Write out every line of the material exactly as it appears.

◇ ◇ ◇ ◇ ◇ ◇ ◇

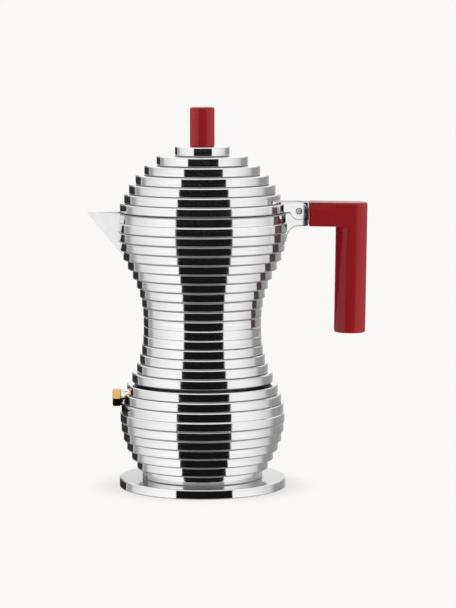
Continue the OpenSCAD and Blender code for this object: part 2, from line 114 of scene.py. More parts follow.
def blend(tree, factor, first, second):
    """A shader that goes from one to another with a factor."""
    return add_node(tree, "MixShader", {0: factor, 1: first, 2: second})


def glow(tree, color, strength=1.0):
    """Plain light of a colour."""
    return add_node(tree, "Emission", {"Color": color, "Strength": strength})


# %% Material and mesh helpers
def new_material(name):
    """A material with an empty graph."""
    material = bpy.data.materials.new(name)
    material.use_nodes = True
    material.node_tree.nodes.clear()
    return material


def wire_surface(material, shader):
    """Wires a shader socket to the material's output."""
    add_node(material.node_tree, "OutputMaterial", {"Surface": shader})
    return material


def mesh_of(name, vertices, faces):
    """A mesh from lists of points and faces."""
    mesh = bpy.data.meshes.new(name)
    mesh.from_pydata(vertices, [], faces)
    return mesh


# %% [markdown]
# ## Floor and surroundings
# A mirror shows its surroundings, so the studio is half of a polished pot's look. The camera sees a
# pale floor with a soft shadow, which fades into the colour of the paper behind. Reflections see a
# plain white floor instead, because upright mirror faces, seen from slightly above, show the floor
# in front of them.

# %% Floor
PAPER = (0.947, 0.939, 0.922, 1)
SHADED_PAPER = (0.965, 0.957, 0.94, 1)
WHITE = (1, 1, 1, 1)
studio_white = 1.0
sky_strength = 0.68
side_light = 1.6
side_lean = math.radians(72)
side_width = math.radians(50)
floor_half = 30.0
fade_start, fade_end = 0.030, 0.065


def make_floor():
    """A large pale plane: shaded near the pot, plain paper farther out, plain white in reflections."""
    material = new_material("floor_paper")
    tree = material.node_tree
    away = add_node(tree, "VectorMath", {0: add_node(tree, "TexCoord", output="Object")}, "Value",
                    operation="LENGTH")
    fade = add_node(tree, "MapRange", {"Value": away, "From Min": fade_start, "From Max": fade_end},
                    interpolation_type="SMOOTHSTEP")
    rays = add_node(tree, "LightPath").node.outputs
    near = blend(tree, maths(tree, "MULTIPLY", fade, rays["Is Camera Ray"]),
                 add_node(tree, "BsdfDiffuse", {"Color": SHADED_PAPER}), glow(tree, PAPER))
    surface = blend(tree, rays["Is Glossy Ray"], near, glow(tree, WHITE, studio_white))
    h = floor_half
    mesh = mesh_of("floor", [(-h, -h, 0), (h, -h, 0), (h, h, 0), (-h, h, 0)], [(0, 1, 2, 3)])
    mesh.materials.append(wire_surface(material, surface))
    put_in_scene("floor", mesh)


make_floor()
print("floor fades from", round(fade_start / MM), "to", round(fade_end / MM), "mm from the axis")


# %% World and side lights
def make_world():
    """White all round: paper to the camera, studio white to reflections, a plain level to the rest."""
    world = bpy.data.worlds.new("studio")
    bpy.context.scene.world = world
    world.use_nodes = True
    tree = world.node_tree
    tree.nodes.clear()
    rays = add_node(tree, "LightPath").node.outputs
    sky, mirror, paper = (add_node(tree, "Background", {"Color": color, "Strength": strength})
                          for color, strength in ((WHITE, sky_strength), (WHITE, studio_white), (PAPER, 1.0)))
    inner = blend(tree, rays["Is Glossy Ray"], sky, mirror)
    add_node(tree, "OutputWorld", {"Surface": blend(tree, rays["Is Camera Ray"], inner, paper)})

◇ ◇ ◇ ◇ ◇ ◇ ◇

● Result for this task:
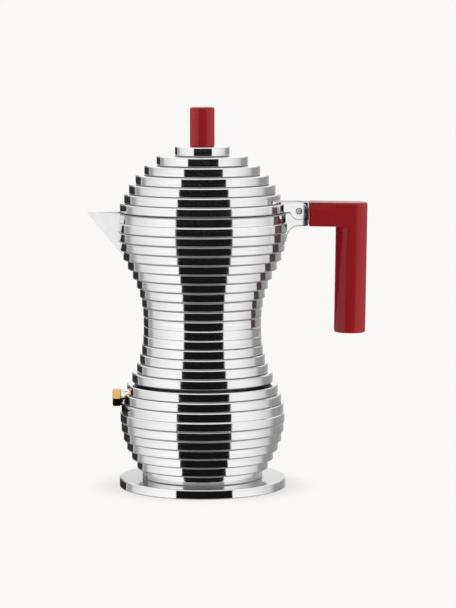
Continue the OpenSCAD and Blender code for this object: part 2, from line 114 of scene.py. More parts follow.
def blend(tree, factor, first, second):
    """A shader that goes from one to another with a factor."""
    return add_node(tree, "MixShader", {0: factor, 1: first, 2: second})


def glow(tree, color, strength=1.0):
    """Plain light of a colour."""
    return add_node(tree, "Emission", {"Color": color, "Strength": strength})


# %% Material and mesh helpers
def new_material(name):
    """A material with an empty graph."""
    material = bpy.data.materials.new(name)
    material.use_nodes = True
    material.node_tree.nodes.clear()
    return material


def wire_surface(material, shader):
    """Wires a shader socket to the material's output."""
    add_node(material.node_tree, "OutputMaterial", {"Surface": shader})
    return material


def mesh_of(name, vertices, faces):
    """A mesh from lists of points and faces."""
    mesh = bpy.data.meshes.new(name)
    mesh.from_pydata(vertices, [], faces)
    return mesh


# %% [markdown]
# ## Floor and surroundings
# A mirror shows its surroundings, so the studio is half of a polished pot's look. The camera sees a
# pale floor with a soft shadow, which fades into the colour of the paper behind. Reflections see a
# plain white floor instead, because upright mirror faces, seen from slightly above, show the floor
# in front of them.

# %% Floor
PAPER = (0.947, 0.939, 0.922, 1)
SHADED_PAPER = (0.965, 0.957, 0.94, 1)
WHITE = (1, 1, 1, 1)
studio_white = 1.0
sky_strength = 0.68
side_light = 1.6
side_lean = math.radians(72)
side_width = math.radians(50)
floor_half = 30.0
fade_start, fade_end = 0.030, 0.065


def make_floor():
    """A large pale plane: shaded near the pot, plain paper farther out, plain white in reflections."""
    material = new_material("floor_paper")
    tree = material.node_tree
    away = add_node(tree, "VectorMath", {0: add_node(tree, "TexCoord", output="Object")}, "Value",
                    operation="LENGTH")
    fade = add_node(tree, "MapRange", {"Value": away, "From Min": fade_start, "From Max": fade_end},
                    interpolation_type="SMOOTHSTEP")
    rays = add_node(tree, "LightPath").node.outputs
    near = blend(tree, maths(tree, "MULTIPLY", fade, rays["Is Camera Ray"]),
                 add_node(tree, "BsdfDiffuse", {"Color": SHADED_PAPER}), glow(tree, PAPER))
    surface = blend(tree, rays["Is Glossy Ray"], near, glow(tree, WHITE, studio_white))
    h = floor_half
    mesh = mesh_of("floor", [(-h, -h, 0), (h, -h, 0), (h, h, 0), (-h, h, 0)], [(0, 1, 2, 3)])
    mesh.materials.append(wire_surface(material, surface))
    put_in_scene("floor", mesh)


make_floor()
print("floor fades from", round(fade_start / MM), "to", round(fade_end / MM), "mm from the axis")


# %% World and side lights
def make_world():
    """White all round: paper to the camera, studio white to reflections, a plain level to the rest."""
    world = bpy.data.worlds.new("studio")
    bpy.context.scene.world = world
    world.use_nodes = True
    tree = world.node_tree
    tree.nodes.clear()
    rays = add_node(tree, "LightPath").node.outputs
    sky, mirror, paper = (add_node(tree, "Background", {"Color": color, "Strength": strength})
                          for color, strength in ((WHITE, sky_strength), (WHITE, studio_white), (PAPER, 1.0)))
    inner = blend(tree, rays["Is Glossy Ray"], sky, mirror)
    add_node(tree, "OutputWorld", {"Surface": blend(tree, rays["Is Camera Ray"], inner, paper)})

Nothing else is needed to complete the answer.